───── Material for the task ─────
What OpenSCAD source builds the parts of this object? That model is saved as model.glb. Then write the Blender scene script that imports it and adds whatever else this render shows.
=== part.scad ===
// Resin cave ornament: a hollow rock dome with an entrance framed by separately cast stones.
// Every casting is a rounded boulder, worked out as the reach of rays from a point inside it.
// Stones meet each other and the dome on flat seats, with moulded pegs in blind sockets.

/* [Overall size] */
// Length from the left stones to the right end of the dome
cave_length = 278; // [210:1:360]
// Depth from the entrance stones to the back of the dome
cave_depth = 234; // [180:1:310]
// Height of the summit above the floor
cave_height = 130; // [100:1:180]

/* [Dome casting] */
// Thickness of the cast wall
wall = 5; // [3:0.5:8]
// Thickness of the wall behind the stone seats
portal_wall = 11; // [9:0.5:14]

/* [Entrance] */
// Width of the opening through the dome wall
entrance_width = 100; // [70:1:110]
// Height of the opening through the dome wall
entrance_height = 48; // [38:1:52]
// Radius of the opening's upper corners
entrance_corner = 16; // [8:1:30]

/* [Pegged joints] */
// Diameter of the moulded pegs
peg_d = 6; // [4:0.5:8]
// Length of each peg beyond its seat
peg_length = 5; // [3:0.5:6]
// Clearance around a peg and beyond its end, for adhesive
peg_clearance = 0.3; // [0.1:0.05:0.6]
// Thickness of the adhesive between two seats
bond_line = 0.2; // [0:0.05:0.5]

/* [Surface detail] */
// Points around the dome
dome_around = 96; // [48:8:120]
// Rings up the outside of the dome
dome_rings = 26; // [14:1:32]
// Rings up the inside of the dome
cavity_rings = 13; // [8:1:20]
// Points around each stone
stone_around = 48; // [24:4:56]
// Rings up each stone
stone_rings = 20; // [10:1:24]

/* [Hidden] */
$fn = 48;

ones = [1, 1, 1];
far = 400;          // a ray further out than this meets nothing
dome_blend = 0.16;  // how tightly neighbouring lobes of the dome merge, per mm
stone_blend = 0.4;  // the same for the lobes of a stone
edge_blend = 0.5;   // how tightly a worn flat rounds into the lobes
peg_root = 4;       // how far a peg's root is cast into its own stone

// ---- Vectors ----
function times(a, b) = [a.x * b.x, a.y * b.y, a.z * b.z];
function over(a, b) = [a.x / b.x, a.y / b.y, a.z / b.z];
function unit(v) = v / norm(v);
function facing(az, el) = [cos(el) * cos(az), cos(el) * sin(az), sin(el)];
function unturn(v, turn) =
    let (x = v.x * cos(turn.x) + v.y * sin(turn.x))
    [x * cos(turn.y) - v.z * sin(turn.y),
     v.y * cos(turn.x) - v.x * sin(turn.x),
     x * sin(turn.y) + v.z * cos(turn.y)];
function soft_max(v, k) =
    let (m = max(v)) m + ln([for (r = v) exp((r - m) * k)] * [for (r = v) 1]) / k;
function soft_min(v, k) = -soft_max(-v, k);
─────
───── Material for the task ─────
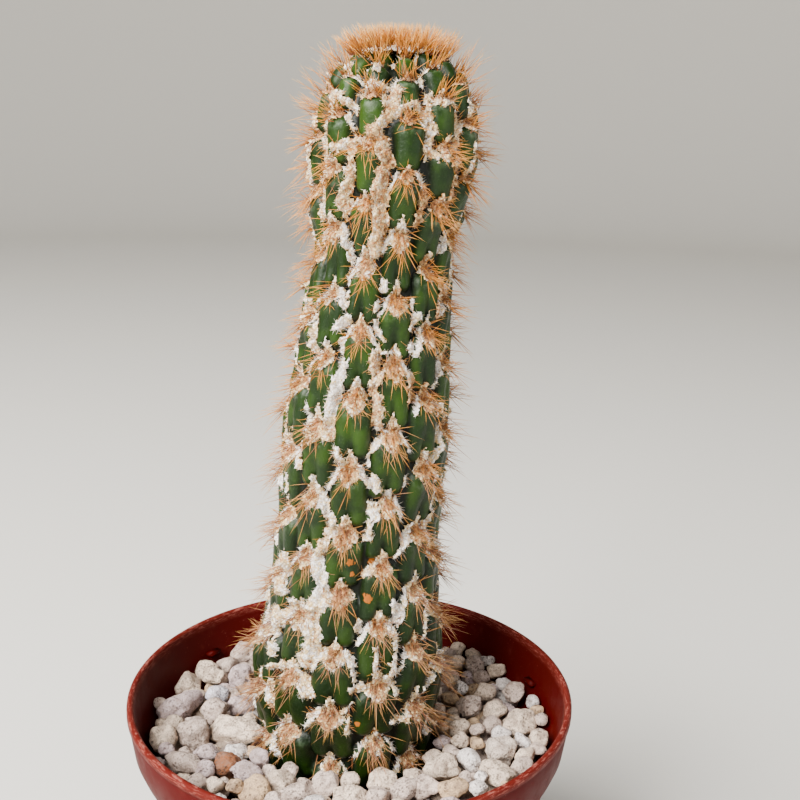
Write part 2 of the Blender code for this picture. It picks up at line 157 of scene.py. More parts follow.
─────
───── Material for the task ─────
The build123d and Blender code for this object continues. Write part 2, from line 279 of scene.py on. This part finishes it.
─────
- _Requirements_:
From the data above, gather every line that includes the word "object".

- _Solved exercise_:
What OpenSCAD source builds the parts of this object? That model is saved as model.glb. Then write the Blender scene script that imports it and adds whatever else this render shows.
The build123d and Blender code for this object continues. Write part 2, from line 279 of scene.py on. This part finishes it.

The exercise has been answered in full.